◆ THE TASK: The listing below should be written out exactly; please include all of it.

::: RECORDS PROVIDED :::

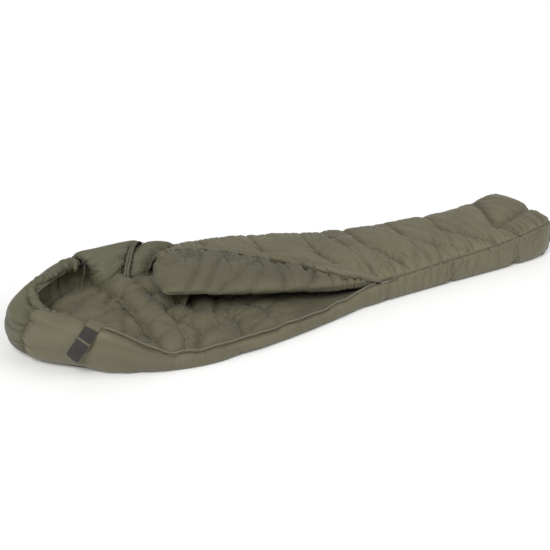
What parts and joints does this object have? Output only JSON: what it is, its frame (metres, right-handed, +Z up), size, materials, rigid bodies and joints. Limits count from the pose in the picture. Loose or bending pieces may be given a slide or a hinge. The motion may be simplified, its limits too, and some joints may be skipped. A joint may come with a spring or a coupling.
{
  "type": "mummy sleeping bag",
  "caption": "Quilted mummy sleeping bag lying on its back, unzipped along one side, with its top panel folded open, padded hood, draft collar and drawcords.",
  "frame": {"origin": "middle of the underside, on the floor", "axes": "+X from the hood to the foot, +Y from the zip side to the far side, +Z up"},
  "size_m": [2.3, 0.7949, 0.2039],
  "materials": {
    "shell_fabric": "woven polyester with a slight satin sheen",
    "lining_fabric": "soft matt woven polyester",
    "batting": "matt fibre fill",
    "zip_tape": "matt woven tape",
    "zip_coil": "satin moulded nylon",
    "hook_and_loop": "matt hook and loop pile",
    "drawcord": "matt braid",
    "lock_plastic": "satin moulded plastic",
    "slider_zinc": "satin cast metal",
    "spring_steel": "drawn wire"
  },
  "bodies": {
    "bag": {"base_insulation": "batting", "base_lining": "lining_fabric", "base_outer_shell": "shell_fabric", "closed_zip_coil": "zip_coil", "closed_zip_tape": "zip_tape", "collar_cord_lock_body": "lock_plastic", "collar_cord_lock_spring": "spring_steel", "collar_cord_tail": "drawcord", "collar_drawcord": "drawcord", "collar_drawcord_channel": "shell_fabric", "draft_collar_insulation": "batting", "draft_collar_shell": "lining_fabric", "far_side_insulation": "batting", "far_side_lining": "lining_fabric", "far_side_outer_shell": "shell_fabric", "foot_box_insulation": "batting", "foot_box_lining": "lining_fabric", "foot_box_outer_shell": "shell_fabric", "hood_cord_lock_body": "lock_plastic", "hood_cord_lock_spring": "spring_steel", "hood_cord_tail": "drawcord", "hood_crown_insulation": "batting", "hood_crown_outer_shell": "shell_fabric", "hood_drawcord": "drawcord", "hood_drawcord_channel": "shell_fabric", "hood_far_front_insulation": "batting", "hood_far_front_outer_shell": "shell_fabric", "hood_far_rear_insulation": "batting", "hood_far_rear_outer_shell": "shell_fabric", "hood_lining": "lining_fabric", "hood_near_insulation": "batting", "hood_near_outer_shell": "shell_fabric", "lower_zip_coil": "zip_coil", "lower_zip_tape": "zip_tape", "near_side_insulation": "batting", "near_side_lining": "lining_fabric", "near_side_outer_shell": "shell_fabric", "top_insulation": "batting", "top_lining": "lining_fabric", "top_outer_shell": "shell_fabric", "zip_bottom_stop": "slider_zinc"},
    "flap": {"flap_outer_shell": "shell_fabric", "flap_insulation": "batting", "flap_lining": "lining_fabric", "draft_tube": "shell_fabric", "upper_zip_tape": "zip_tape", "upper_zip_coil": "zip_coil", "flap_loop_patch": "hook_and_loop"},
    "slider": {"zip_slider": "slider_zinc"},
    "pull": {"slider_pull": "slider_zinc", "pull_tape": "zip_tape"},
    "tab": {"closure_tab": "shell_fabric", "tab_upper_patch": "hook_and_loop", "tab_lower_patch": "hook_and_loop"},
    "near_loop": {"near_foot_loop": "zip_tape"},
    "far_loop": {"far_foot_loop": "zip_tape"},
    "hood_plunger": {"hood_cord_lock_plunger": "lock_plastic"},
    "collar_plunger": {"collar_cord_lock_plunger": "lock_plastic"}
  },
  "joints": [
    {"name": "flap_hinge", "type": "hinge", "parent": "bag", "child": "flap", "pos_m": [0.25, -0.25, 0.105], "axis": [0.9722, -0.2306, -0.04], "range_deg": [0, 178]},
    {"name": "slider_travel", "type": "slide", "parent": "bag", "child": "slider", "axis": [0.997, 0.0662, 0.0398], "range_m": [0, 0.5161]},
    {"name": "pull_swing", "type": "hinge", "parent": "slider", "child": "pull", "pos_m": [0.26263, -0.27352, 0.10036], "axis": [0.0397, 0.0026, -0.9992], "range_deg": [0, 170]},
    {"name": "tab_swing", "type": "hinge", "parent": "bag", "child": "tab", "pos_m": [-0.92841, -0.28626, 0.18], "axis": [-0.6983, 0.4812, 0.5299], "range_deg": [0, 200]},
    {"name": "near_loop_swing", "type": "hinge", "parent": "bag", "child": "near_loop", "pos_m": [1.1434, -0.13, 0.095], "axis": [0, -1, 0], "range_deg": [0, 85]},
    {"name": "far_loop_swing", "type": "hinge", "parent": "bag", "child": "far_loop", "pos_m": [1.1434, 0.13, 0.095], "axis": [0, -1, 0], "range_deg": [0, 85]},
    {"name": "hood_lock_press", "type": "slide", "parent": "bag", "child": "hood_plunger", "axis": [0, 0, -1], "range_m": [0, 0.004], "stiffness_N_per_m": 300, "deforming": ["hood_cord_lock_spring"]},
    {"name": "collar_lock_press", "type": "slide", "parent": "bag", "child": "collar_plunger", "axis": [0, 0, -1], "range_m": [0, 0.004], "stiffness_N_per_m": 300, "deforming": ["collar_cord_lock_spring"]}
  ]
}
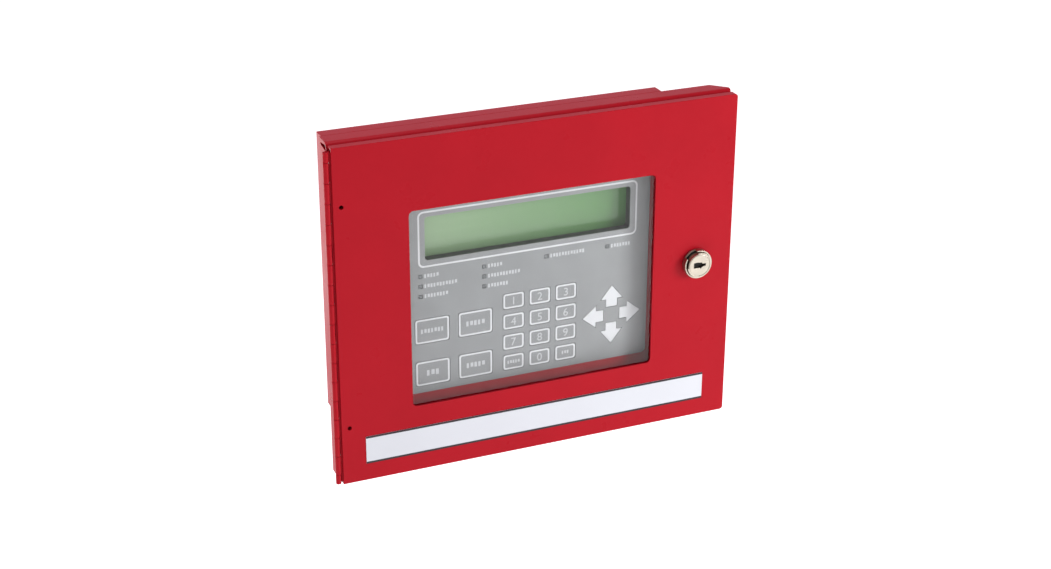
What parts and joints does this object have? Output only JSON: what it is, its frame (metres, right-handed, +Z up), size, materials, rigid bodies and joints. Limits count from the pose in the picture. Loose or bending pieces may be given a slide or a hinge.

:::

◆ REPLY:
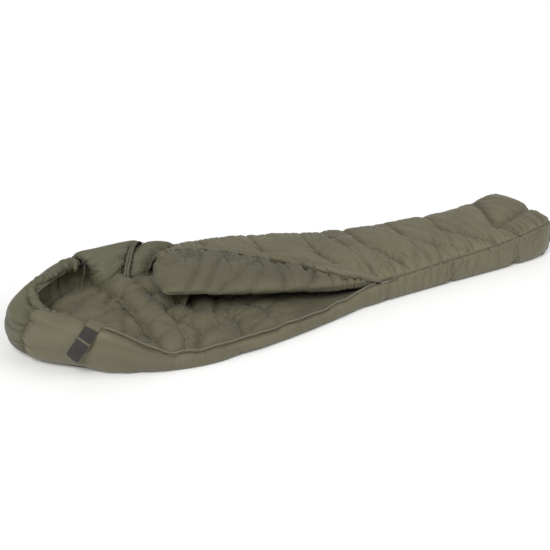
What parts and joints does this object have? Output only JSON: what it is, its frame (metres, right-handed, +Z up), size, materials, rigid bodies and joints. Limits count from the pose in the picture. Loose or bending pieces may be given a slide or a hinge. The motion may be simplified, its limits too, and some joints may be skipped. A joint may come with a spring or a coupling.
{
  "type": "mummy sleeping bag",
  "caption": "Quilted mummy sleeping bag lying on its back, unzipped along one side, with its top panel folded open, padded hood, draft collar and drawcords.",
  "frame": {"origin": "middle of the underside, on the floor", "axes": "+X from the hood to the foot, +Y from the zip side to the far side, +Z up"},
  "size_m": [2.3, 0.7949, 0.2039],
  "materials": {
    "shell_fabric": "woven polyester with a slight satin sheen",
    "lining_fabric": "soft matt woven polyester",
    "batting": "matt fibre fill",
    "zip_tape": "matt woven tape",
    "zip_coil": "satin moulded nylon",
    "hook_and_loop": "matt hook and loop pile",
    "drawcord": "matt braid",
    "lock_plastic": "satin moulded plastic",
    "slider_zinc": "satin cast metal",
    "spring_steel": "drawn wire"
  },
  "bodies": {
    "bag": {"base_insulation": "batting", "base_lining": "lining_fabric", "base_outer_shell": "shell_fabric", "closed_zip_coil": "zip_coil", "closed_zip_tape": "zip_tape", "collar_cord_lock_body": "lock_plastic", "collar_cord_lock_spring": "spring_steel", "collar_cord_tail": "drawcord", "collar_drawcord": "drawcord", "collar_drawcord_channel": "shell_fabric", "draft_collar_insulation": "batting", "draft_collar_shell": "lining_fabric", "far_side_insulation": "batting", "far_side_lining": "lining_fabric", "far_side_outer_shell": "shell_fabric", "foot_box_insulation": "batting", "foot_box_lining": "lining_fabric", "foot_box_outer_shell": "shell_fabric", "hood_cord_lock_body": "lock_plastic", "hood_cord_lock_spring": "spring_steel", "hood_cord_tail": "drawcord", "hood_crown_insulation": "batting", "hood_crown_outer_shell": "shell_fabric", "hood_drawcord": "drawcord", "hood_drawcord_channel": "shell_fabric", "hood_far_front_insulation": "batting", "hood_far_front_outer_shell": "shell_fabric", "hood_far_rear_insulation": "batting", "hood_far_rear_outer_shell": "shell_fabric", "hood_lining": "lining_fabric", "hood_near_insulation": "batting", "hood_near_outer_shell": "shell_fabric", "lower_zip_coil": "zip_coil", "lower_zip_tape": "zip_tape", "near_side_insulation": "batting", "near_side_lining": "lining_fabric", "near_side_outer_shell": "shell_fabric", "top_insulation": "batting", "top_lining": "lining_fabric", "top_outer_shell": "shell_fabric", "zip_bottom_stop": "slider_zinc"},
    "flap": {"flap_outer_shell": "shell_fabric", "flap_insulation": "batting", "flap_lining": "lining_fabric", "draft_tube": "shell_fabric", "upper_zip_tape": "zip_tape", "upper_zip_coil": "zip_coil", "flap_loop_patch": "hook_and_loop"},
    "slider": {"zip_slider": "slider_zinc"},
    "pull": {"slider_pull": "slider_zinc", "pull_tape": "zip_tape"},
    "tab": {"closure_tab": "shell_fabric", "tab_upper_patch": "hook_and_loop", "tab_lower_patch": "hook_and_loop"},
    "near_loop": {"near_foot_loop": "zip_tape"},
    "far_loop": {"far_foot_loop": "zip_tape"},
    "hood_plunger": {"hood_cord_lock_plunger": "lock_plastic"},
    "collar_plunger": {"collar_cord_lock_plunger": "lock_plastic"}
  },
  "joints": [
    {"name": "flap_hinge", "type": "hinge", "parent": "bag", "child": "flap", "pos_m": [0.25, -0.25, 0.105], "axis": [0.9722, -0.2306, -0.04], "range_deg": [0, 178]},
    {"name": "slider_travel", "type": "slide", "parent": "bag", "child": "slider", "axis": [0.997, 0.0662, 0.0398], "range_m": [0, 0.5161]},
    {"name": "pull_swing", "type": "hinge", "parent": "slider", "child": "pull", "pos_m": [0.26263, -0.27352, 0.10036], "axis": [0.0397, 0.0026, -0.9992], "range_deg": [0, 170]},
    {"name": "tab_swing", "type": "hinge", "parent": "bag", "child": "tab", "pos_m": [-0.92841, -0.28626, 0.18], "axis": [-0.6983, 0.4812, 0.5299], "range_deg": [0, 200]},
    {"name": "near_loop_swing", "type": "hinge", "parent": "bag", "child": "near_loop", "pos_m": [1.1434, -0.13, 0.095], "axis": [0, -1, 0], "range_deg": [0, 85]},
    {"name": "far_loop_swing", "type": "hinge", "parent": "bag", "child": "far_loop", "pos_m": [1.1434, 0.13, 0.095], "axis": [0, -1, 0], "range_deg": [0, 85]},
    {"name": "hood_lock_press", "type": "slide", "parent": "bag", "child": "hood_plunger", "axis": [0, 0, -1], "range_m": [0, 0.004], "stiffness_N_per_m": 300, "deforming": ["hood_cord_lock_spring"]},
    {"name": "collar_lock_press", "type": "slide", "parent": "bag", "child": "collar_plunger", "axis": [0, 0, -1], "range_m": [0, 0.004], "stiffness_N_per_m": 300, "deforming": ["collar_cord_lock_spring"]}
  ]
}
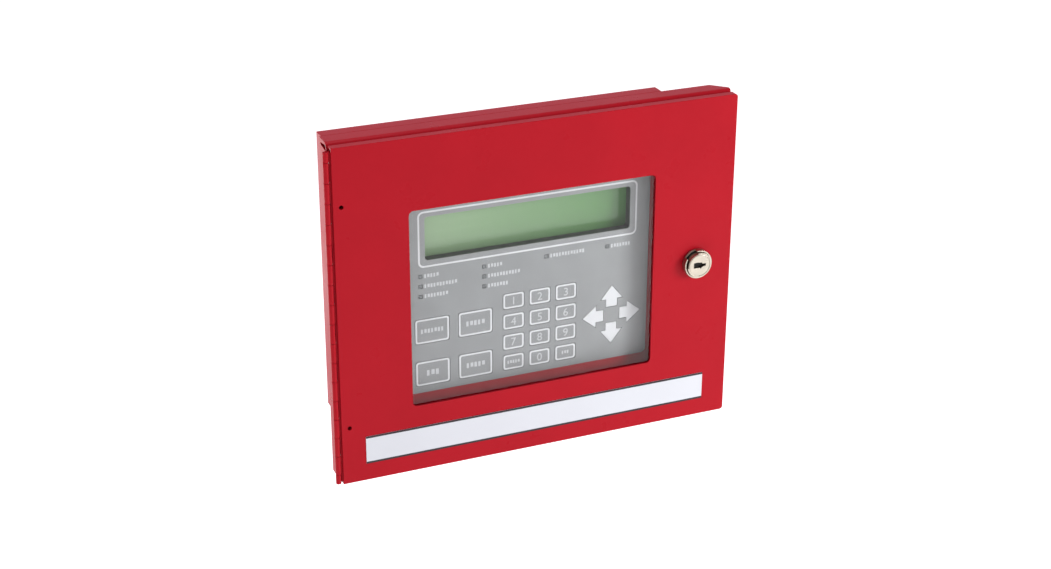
What parts and joints does this object have? Output only JSON: what it is, its frame (metres, right-handed, +Z up), size, materials, rigid bodies and joints. Limits count from the pose in the picture. Loose or bending pieces may be given a slide or a hinge.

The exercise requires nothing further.